A transcriptomic data analysis using "Corto: a tool for network deconvolution based on a correlation inference (Giorgi et al., 2020). The main objective is to find key transcription factors, known as master regulators, responsible for complex genetic diseases' symptoms. The results obtained help elucidate the function of specific genes in symptom progression.
For this analysis, we used Solanum lycopersicum (tomato) infected by two different Potato Spindle Tubercule Viroid (PSTVd) strains as a study model.
Microarray expression measurements were obtained from Gene Expression Omnibus (GEO) using the "GEOquery" R library. Then, this information was processed (filtrated and normalized) using the "affy" R library (RMA method). The microarray code was then translated to gene ID, collapsing a correspondence between microarray ID and gene ID. As a result, we obtained an expression matrix with samples as columns and gene names as rows.
For this analysis, we used a list of every TF in tomato known to the date of publication obtained from PlantTFDB to infer their regulons and generate a gene regulation network (GRN). Only the TFs contained in the expression matrix was used.
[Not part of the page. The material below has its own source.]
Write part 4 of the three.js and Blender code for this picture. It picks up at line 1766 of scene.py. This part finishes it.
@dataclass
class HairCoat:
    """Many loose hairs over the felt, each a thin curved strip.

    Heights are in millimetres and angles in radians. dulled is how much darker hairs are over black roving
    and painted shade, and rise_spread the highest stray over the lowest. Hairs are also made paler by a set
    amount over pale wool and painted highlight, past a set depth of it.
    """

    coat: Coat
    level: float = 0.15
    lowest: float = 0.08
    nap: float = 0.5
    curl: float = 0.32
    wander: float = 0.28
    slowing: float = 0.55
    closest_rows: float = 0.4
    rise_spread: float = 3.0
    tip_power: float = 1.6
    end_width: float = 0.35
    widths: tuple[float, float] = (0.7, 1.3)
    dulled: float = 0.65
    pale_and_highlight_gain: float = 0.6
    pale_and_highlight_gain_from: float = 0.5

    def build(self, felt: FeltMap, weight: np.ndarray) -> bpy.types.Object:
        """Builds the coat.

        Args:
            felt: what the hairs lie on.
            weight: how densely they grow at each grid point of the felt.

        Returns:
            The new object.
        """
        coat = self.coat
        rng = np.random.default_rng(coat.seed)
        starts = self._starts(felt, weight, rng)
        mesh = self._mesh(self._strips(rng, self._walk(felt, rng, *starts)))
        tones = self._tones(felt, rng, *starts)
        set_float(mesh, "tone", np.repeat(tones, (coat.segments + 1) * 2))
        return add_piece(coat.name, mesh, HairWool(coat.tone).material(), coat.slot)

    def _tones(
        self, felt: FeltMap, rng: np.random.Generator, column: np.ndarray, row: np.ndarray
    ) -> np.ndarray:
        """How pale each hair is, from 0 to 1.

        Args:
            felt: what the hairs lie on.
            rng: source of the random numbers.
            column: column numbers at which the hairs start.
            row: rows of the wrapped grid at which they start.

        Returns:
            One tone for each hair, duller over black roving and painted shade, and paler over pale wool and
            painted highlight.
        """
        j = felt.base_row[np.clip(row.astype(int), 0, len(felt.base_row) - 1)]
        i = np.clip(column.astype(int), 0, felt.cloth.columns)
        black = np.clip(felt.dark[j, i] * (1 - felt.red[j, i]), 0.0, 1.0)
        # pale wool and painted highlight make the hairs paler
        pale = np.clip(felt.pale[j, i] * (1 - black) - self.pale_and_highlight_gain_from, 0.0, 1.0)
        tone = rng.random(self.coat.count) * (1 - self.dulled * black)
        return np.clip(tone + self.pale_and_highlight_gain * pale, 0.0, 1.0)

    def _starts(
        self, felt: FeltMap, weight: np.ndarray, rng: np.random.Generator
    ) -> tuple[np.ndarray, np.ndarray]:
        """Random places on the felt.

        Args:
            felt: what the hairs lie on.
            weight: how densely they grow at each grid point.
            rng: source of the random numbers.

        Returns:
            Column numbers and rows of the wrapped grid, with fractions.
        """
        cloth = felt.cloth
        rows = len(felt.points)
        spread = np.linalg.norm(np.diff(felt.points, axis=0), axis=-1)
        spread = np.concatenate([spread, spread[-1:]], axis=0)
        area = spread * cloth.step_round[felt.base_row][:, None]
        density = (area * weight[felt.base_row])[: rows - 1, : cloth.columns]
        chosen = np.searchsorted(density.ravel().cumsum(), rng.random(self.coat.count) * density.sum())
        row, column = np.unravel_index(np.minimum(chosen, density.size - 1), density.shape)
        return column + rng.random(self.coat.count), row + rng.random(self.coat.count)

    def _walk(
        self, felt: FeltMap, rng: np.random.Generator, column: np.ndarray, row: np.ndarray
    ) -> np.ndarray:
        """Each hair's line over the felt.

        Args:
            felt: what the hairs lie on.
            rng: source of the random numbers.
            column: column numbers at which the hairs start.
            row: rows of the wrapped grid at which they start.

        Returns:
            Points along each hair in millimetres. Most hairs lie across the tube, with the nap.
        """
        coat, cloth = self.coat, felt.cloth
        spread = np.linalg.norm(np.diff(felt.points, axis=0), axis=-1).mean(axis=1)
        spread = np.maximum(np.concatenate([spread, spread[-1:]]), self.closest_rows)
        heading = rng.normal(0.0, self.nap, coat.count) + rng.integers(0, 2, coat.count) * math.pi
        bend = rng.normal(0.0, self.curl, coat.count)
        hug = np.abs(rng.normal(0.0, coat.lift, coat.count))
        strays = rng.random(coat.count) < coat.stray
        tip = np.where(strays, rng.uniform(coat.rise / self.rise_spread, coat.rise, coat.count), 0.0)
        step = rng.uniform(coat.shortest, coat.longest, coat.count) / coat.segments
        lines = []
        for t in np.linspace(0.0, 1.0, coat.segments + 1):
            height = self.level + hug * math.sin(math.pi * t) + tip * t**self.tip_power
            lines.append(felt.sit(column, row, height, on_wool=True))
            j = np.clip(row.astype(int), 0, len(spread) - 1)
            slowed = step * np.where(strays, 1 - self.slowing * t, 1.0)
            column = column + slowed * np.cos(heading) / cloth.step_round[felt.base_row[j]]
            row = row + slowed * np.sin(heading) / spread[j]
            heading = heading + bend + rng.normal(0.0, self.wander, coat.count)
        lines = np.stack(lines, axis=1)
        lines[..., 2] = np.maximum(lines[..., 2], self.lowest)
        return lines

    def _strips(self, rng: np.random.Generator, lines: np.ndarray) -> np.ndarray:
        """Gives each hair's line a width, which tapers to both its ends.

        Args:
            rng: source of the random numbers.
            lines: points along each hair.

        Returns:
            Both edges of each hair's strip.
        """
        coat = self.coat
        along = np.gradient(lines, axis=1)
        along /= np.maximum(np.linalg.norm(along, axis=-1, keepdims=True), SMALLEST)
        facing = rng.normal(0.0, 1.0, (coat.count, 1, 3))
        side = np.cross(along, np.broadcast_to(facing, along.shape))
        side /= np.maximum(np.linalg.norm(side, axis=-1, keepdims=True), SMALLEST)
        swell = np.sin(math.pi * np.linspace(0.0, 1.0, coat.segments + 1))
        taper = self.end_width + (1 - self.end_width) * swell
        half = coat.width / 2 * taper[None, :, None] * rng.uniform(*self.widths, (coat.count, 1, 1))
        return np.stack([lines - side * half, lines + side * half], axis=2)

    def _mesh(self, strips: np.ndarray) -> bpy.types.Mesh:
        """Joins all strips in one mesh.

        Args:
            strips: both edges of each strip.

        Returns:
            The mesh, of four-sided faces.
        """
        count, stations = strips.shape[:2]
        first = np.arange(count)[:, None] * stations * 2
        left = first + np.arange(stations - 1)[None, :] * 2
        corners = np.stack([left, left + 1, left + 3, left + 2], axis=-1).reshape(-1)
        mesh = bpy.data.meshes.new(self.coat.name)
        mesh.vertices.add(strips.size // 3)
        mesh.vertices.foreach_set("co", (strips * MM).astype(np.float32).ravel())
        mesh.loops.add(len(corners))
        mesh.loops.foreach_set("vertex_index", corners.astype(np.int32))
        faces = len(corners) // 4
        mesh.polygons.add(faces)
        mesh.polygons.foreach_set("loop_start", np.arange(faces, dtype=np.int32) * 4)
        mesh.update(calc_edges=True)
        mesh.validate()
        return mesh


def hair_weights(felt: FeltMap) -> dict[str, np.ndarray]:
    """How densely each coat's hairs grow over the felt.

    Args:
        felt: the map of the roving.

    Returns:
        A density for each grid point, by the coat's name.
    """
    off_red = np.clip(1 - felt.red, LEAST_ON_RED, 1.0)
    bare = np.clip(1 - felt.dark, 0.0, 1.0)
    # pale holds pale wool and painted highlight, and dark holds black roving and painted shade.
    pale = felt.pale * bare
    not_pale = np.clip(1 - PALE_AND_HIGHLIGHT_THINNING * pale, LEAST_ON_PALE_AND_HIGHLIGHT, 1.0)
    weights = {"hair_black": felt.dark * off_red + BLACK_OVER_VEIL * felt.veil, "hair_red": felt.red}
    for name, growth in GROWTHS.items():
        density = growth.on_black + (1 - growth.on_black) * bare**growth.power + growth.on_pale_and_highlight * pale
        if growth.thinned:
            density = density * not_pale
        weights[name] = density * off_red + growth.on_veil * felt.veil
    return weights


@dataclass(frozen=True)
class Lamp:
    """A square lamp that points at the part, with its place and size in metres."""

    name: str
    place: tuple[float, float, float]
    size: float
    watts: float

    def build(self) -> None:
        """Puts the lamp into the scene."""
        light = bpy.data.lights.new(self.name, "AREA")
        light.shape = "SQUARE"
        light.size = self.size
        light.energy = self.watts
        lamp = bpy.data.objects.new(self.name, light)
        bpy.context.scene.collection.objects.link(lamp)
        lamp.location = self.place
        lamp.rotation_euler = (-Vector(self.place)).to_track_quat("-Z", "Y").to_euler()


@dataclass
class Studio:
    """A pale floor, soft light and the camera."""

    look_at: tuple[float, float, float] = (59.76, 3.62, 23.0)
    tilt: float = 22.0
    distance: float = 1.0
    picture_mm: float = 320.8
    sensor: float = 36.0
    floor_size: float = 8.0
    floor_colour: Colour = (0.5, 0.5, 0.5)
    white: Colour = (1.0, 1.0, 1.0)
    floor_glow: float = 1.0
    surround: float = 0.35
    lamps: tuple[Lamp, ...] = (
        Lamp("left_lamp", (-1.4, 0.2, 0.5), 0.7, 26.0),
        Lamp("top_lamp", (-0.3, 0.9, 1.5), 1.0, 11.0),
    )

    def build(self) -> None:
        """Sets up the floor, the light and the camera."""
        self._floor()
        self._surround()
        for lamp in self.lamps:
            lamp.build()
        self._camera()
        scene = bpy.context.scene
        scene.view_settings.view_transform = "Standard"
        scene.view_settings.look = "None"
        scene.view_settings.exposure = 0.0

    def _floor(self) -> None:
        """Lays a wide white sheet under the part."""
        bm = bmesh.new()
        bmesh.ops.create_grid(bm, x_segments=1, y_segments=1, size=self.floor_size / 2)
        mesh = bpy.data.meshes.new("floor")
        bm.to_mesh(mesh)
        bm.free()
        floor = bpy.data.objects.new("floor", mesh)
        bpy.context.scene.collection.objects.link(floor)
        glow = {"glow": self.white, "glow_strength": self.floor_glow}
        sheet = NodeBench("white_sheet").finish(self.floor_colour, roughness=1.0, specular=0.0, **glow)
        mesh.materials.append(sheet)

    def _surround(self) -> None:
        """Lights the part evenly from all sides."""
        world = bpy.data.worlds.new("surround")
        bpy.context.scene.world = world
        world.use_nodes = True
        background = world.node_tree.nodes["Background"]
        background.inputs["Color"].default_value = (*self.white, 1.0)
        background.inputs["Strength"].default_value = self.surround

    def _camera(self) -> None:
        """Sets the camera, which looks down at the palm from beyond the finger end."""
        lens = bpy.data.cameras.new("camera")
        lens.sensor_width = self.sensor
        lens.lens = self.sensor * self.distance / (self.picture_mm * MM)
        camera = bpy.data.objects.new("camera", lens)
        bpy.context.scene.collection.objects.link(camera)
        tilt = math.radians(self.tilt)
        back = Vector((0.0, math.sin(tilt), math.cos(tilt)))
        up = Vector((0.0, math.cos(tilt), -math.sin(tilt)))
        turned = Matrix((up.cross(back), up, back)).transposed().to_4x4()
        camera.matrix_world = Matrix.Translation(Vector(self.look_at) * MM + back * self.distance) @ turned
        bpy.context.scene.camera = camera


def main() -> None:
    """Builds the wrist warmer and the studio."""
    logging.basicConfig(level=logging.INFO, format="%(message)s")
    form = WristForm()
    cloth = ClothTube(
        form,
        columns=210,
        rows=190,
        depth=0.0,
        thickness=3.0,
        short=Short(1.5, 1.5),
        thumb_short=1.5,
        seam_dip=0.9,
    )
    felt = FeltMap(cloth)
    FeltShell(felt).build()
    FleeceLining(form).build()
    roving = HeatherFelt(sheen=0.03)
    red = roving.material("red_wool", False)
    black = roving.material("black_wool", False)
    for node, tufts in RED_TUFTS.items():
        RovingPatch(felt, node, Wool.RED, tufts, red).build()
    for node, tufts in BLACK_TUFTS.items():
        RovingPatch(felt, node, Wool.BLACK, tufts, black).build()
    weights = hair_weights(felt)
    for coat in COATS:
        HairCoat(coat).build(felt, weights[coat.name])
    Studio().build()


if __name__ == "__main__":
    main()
To obtain a GRN, we employed "corto" R library, using as input the expression matrix and the list of TF descrived above. We mantained "corto" corto function default values.
#As indicated in the corto library#
regulon_Sly <- corto(inmat = inmat,
centroids = centroids_Sly,
nbootstraps = 100,
p = 1e-7,
nthreads=8)
To identify each sample by phenotype, we created an object indicating which phenotype each sample corresponds to.
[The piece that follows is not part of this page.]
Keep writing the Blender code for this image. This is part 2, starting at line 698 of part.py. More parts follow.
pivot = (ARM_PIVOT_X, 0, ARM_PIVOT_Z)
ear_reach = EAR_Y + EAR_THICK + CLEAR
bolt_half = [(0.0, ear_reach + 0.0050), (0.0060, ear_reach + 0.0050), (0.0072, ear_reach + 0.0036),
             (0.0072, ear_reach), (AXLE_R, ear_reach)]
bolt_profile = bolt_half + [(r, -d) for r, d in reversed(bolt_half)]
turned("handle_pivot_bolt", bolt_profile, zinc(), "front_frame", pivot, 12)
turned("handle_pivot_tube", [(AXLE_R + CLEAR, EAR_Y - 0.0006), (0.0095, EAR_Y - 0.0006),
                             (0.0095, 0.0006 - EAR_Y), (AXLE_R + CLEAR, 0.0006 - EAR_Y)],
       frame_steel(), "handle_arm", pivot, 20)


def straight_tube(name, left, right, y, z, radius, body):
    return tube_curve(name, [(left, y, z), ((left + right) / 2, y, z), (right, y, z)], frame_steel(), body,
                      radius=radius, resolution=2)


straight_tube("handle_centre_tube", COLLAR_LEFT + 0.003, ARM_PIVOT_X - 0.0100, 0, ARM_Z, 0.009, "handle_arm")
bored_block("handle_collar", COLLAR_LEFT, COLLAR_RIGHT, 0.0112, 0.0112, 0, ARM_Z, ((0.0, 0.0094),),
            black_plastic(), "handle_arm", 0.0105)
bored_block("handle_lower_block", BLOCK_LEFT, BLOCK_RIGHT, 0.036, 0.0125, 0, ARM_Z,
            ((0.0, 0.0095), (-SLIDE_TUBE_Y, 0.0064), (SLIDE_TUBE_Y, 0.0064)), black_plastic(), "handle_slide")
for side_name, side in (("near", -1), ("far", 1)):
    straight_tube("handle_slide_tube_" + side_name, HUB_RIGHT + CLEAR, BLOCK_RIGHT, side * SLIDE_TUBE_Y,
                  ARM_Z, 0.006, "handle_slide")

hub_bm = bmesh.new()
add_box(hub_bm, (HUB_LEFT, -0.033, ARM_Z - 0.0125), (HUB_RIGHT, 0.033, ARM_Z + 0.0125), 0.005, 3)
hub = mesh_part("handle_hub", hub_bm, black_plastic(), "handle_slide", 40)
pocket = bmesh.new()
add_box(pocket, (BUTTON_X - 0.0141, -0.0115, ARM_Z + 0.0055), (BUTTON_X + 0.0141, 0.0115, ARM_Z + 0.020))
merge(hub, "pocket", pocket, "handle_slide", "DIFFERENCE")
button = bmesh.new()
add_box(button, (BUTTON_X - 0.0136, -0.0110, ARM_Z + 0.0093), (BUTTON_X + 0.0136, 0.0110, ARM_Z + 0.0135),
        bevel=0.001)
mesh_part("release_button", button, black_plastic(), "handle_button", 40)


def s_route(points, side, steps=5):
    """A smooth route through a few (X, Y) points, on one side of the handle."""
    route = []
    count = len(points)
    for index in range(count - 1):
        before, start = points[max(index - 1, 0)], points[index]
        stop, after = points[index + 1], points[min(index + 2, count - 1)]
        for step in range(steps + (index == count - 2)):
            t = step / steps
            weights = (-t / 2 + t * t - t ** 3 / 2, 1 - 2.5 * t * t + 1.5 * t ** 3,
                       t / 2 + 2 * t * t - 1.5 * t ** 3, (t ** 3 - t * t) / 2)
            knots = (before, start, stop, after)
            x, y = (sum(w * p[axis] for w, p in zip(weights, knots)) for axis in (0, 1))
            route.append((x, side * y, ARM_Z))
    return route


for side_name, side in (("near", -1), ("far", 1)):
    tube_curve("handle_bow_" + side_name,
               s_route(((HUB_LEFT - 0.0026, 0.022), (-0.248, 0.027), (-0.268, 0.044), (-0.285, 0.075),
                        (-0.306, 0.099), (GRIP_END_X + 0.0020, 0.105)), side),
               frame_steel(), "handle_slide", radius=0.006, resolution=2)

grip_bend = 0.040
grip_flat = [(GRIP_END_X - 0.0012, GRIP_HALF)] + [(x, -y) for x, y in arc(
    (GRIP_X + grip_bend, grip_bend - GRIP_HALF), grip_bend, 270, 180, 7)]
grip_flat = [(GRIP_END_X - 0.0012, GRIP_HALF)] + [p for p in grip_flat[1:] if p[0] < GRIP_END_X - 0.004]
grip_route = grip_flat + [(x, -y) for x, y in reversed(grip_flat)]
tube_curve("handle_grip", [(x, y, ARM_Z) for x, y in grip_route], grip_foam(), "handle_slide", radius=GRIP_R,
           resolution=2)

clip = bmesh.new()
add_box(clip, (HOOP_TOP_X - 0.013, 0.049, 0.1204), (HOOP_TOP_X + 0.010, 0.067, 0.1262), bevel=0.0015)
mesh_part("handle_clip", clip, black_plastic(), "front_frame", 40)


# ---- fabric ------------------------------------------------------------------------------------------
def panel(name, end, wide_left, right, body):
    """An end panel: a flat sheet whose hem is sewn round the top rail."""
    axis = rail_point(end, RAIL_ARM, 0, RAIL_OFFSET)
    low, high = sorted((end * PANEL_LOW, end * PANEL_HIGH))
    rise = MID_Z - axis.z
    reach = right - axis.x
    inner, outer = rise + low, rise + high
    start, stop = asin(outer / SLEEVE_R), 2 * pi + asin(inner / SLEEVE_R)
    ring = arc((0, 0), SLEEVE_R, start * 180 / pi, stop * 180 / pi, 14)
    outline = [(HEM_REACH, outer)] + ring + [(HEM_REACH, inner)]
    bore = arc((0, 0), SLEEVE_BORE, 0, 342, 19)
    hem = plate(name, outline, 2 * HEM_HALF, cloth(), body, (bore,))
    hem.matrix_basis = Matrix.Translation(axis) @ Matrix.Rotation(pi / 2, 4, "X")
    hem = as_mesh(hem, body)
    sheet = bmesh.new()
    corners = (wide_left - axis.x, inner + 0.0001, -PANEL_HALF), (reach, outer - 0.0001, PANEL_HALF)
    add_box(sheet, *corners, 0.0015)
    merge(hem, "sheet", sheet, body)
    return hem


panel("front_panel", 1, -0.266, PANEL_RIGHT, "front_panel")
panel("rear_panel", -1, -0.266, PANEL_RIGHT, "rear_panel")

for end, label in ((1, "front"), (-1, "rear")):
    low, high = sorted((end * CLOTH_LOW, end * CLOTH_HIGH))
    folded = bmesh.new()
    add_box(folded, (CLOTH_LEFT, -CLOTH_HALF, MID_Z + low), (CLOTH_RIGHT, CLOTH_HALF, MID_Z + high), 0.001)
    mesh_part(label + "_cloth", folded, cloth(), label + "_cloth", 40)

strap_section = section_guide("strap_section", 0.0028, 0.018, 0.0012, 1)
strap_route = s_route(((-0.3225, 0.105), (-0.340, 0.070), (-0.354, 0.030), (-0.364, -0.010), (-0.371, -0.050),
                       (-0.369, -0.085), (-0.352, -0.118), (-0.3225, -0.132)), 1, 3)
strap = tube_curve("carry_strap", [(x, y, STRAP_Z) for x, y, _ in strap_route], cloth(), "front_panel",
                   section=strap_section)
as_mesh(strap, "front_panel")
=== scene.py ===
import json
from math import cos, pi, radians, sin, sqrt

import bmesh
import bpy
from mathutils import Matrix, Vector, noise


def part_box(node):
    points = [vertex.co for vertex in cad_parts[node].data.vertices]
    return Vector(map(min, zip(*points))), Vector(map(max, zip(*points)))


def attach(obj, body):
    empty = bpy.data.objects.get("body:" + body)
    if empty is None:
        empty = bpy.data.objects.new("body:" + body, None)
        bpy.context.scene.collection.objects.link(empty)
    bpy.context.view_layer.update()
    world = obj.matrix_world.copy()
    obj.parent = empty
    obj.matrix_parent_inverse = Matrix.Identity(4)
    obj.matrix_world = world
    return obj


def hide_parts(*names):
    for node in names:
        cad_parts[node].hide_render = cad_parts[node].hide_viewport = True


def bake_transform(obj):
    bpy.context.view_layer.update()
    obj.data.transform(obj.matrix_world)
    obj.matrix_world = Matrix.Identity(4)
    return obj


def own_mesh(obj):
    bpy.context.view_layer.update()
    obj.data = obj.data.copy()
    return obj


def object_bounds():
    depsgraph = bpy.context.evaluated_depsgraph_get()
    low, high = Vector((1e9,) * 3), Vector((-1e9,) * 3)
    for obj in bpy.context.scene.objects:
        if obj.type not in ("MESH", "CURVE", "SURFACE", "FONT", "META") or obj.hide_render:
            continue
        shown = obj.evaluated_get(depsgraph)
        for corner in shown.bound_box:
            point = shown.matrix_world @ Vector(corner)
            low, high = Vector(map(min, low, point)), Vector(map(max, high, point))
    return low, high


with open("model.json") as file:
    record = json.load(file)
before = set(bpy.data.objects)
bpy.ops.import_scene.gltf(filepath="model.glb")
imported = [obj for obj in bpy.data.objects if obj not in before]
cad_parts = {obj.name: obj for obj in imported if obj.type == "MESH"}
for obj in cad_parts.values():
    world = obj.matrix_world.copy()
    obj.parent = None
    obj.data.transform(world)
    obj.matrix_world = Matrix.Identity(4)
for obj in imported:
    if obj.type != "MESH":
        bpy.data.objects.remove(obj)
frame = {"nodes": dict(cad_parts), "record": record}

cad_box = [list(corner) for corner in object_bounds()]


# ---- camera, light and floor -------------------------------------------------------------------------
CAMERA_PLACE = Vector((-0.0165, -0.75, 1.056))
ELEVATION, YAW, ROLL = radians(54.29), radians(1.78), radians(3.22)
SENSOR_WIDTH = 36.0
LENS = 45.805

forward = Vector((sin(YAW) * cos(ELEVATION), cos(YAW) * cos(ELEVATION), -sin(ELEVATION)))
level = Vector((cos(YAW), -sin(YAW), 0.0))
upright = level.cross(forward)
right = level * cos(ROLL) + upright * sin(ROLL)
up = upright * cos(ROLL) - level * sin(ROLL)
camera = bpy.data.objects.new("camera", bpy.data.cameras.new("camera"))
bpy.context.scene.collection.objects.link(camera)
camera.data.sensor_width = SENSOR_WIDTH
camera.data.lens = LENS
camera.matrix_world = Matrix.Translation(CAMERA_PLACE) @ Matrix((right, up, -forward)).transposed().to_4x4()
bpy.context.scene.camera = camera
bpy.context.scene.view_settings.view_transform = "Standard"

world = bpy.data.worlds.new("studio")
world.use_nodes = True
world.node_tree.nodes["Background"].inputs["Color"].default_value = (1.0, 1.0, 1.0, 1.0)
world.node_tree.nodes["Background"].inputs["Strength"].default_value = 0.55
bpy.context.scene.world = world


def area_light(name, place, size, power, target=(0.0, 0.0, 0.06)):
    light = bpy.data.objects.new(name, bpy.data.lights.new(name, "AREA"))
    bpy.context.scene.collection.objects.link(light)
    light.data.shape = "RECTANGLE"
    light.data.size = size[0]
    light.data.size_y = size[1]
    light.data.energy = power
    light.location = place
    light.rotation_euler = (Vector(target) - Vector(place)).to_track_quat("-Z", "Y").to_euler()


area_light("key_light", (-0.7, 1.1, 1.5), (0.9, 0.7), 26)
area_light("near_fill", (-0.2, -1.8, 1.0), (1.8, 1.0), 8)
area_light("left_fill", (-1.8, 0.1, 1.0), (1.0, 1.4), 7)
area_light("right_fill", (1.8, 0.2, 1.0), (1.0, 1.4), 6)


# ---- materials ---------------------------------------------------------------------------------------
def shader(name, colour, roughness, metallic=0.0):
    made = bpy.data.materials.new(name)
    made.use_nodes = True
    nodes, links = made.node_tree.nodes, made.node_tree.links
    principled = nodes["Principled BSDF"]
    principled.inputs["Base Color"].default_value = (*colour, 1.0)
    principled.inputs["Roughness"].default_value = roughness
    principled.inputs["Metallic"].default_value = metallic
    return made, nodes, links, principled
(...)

To identify de master regulators in the transition from one phenotype to another, we implemented the "MRA" corto function, using as inputs the GRN and the expression matrix described above, indicating which sample corresponded to each phenotype. We maintained "MRA" Corto function default values. We made one mra for each phenotype comparison available in the analyzed data.
#One for each tretament comparisson #
#As indicated in corto librery#
#Control vs Severe#
mrs_CvsS <- mra(expmat1 = inmat[, pheno$group=="S"],
expmat2 = inmat[, pheno$group=="C"],
regulon = regulon_Sly,
minsize = 20,
nthreads = 6,
verbose = TRUE,
atacseq = NULL)
Obtain corto image as indicated in corto library
pdf(file = "cortoMRS_CvsS.pdf", width = 15, height = 18)
mraplot(mrs_CvsS, mrs = 10)
dev.off()
Example image:
For network visualizations, we utilized Cytoscape, generating a visualization for each TF family of interest in which at least one member turned out to be a master regulator. In each visualization, the master regulators and their regulon were highlighted. Example image:
Aditionally to the master regulator analysis, an algorithm was applied to find communities in the infered GRN. The code used to generate the communities is "Community detection. ipynb," which can be found on the directory "Programs."